The glaucoma service is a department within Eye Associates of New Mexico offering full service Glaucoma related treatment by two fellowship trained ophthalmologists combining 20 plus years of experience. All aspects of glaucoma diagnosis and treatment are covered using the latest in diagnostic and treatment modalities.

What is glaucoma?

The previous definition of glaucoma revolved around elevated eye pressure. In fact, an individual can have statistically normal pressures and still have glaucoma. And an individual can have statistically elevated pressures and never get glaucoma. Many nationally conducted studies indicate that the presence of optic nerve damage is the most accurate definition of glaucoma.

What are the symptoms of glaucoma?

Typically there are no symptoms. Damage occurs in a subtle fashion that many patients are unaware of the disease. The patient may experience a dimness of the vision, or tunnel vision in the affected eye, but unfortunately the glaucoma is often times very advanced at this stage.


Adequate Evaluation

Glaucoma

So what does the doctor need to do to adequately evaluate me for glaucoma?

Your doctor will rely on multiple tests to help him/her assess your risk for glaucoma. Visual field testing: this test checks your peripheral vision to ensure that there is no optic nerve damage. Dilated examination: direct visualization of the optic nerve can localize areas of damage. Measurement of intraocular pressure: intraocular pressure is an important variable, however, it is not as emphasized as it was previously. Additional sophisticated tests are dependent upon each patient’s profile.

What can Eye Associates do for me?

Eye Associates is fortunate to have the only two glaucoma fellowship trained ophthalmologists in the state, Dr. Frank J. Mares and Dr. Barbara Marsh. They have undergone extra glaucoma-specific training to specialize in medical, laser, and surgical management of all types of glaucoma. We have a state of the art glaucoma laboratory to perform all appropriate tests and a surgery center specifically dedicated to advanced laser and surgical therapy of the eye.

What can be done to cure glaucoma?

As of now, there is no way to cure glaucoma. However, it can be controlled. The nerve damage that occurs with glaucoma cannot be repaired. We know from many on-going nationally conducted studies that controlling eye pressure will halt or slow down nerve damage.

But I go to the Health Fair and they check my pressure. Isn't that enough?

As noted above, patients can have either high or low intraocular pressures. Your eye doctor can comprehensively evaluate your eyes in order to be sure that no optic nerve damage exists. Screenings at health fairs may not be enough to rule out glaucoma.

Is there anything that I can do to prevent glaucoma?

Although we cannot prevent glaucoma, there are many things you can do to make sure that it is controlled.

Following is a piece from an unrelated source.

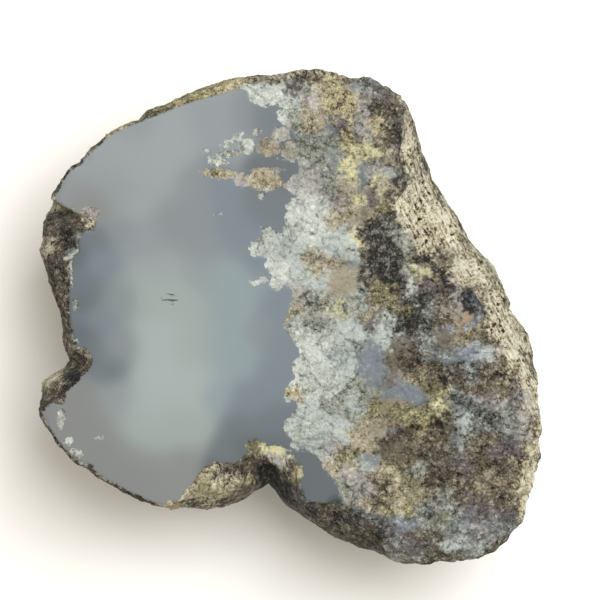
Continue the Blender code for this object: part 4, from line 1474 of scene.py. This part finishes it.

The most important step is to have your eyes appropriately evaluated for glaucoma. Early detection is crucial, because optic nerve damage is permanent and cannot be reversed. Much can be done to control glaucoma, but if it is not appropriately detected, treatment cannot be initiated. Many times, patients only see doctors when they have problems. Unfortunately, when a patient has visual problems from glaucoma, it may be too late to effectively treat it. Early detection is crucial!

Can vitamin and alternative medicine prevent glaucoma?

This question cannot be answered as of yet. The National Eye Institutes have sponsored many nationally conducted studies that guide glaucoma therapy for all ophthalmologists in the United States. Research in vitamins have yielded good results for some ocular conditions such as Age Related Macular Degeneration, however, there is no definitive evidence as of yet that vitamins specifically prevent glaucoma. Also, alternative medicine may be useful, however, we have no studies conducted in a controlled manner as with studies sponsored by the National Eye Institutes to specifically document prevention of the glaucoma. Future studies may clarify the situation.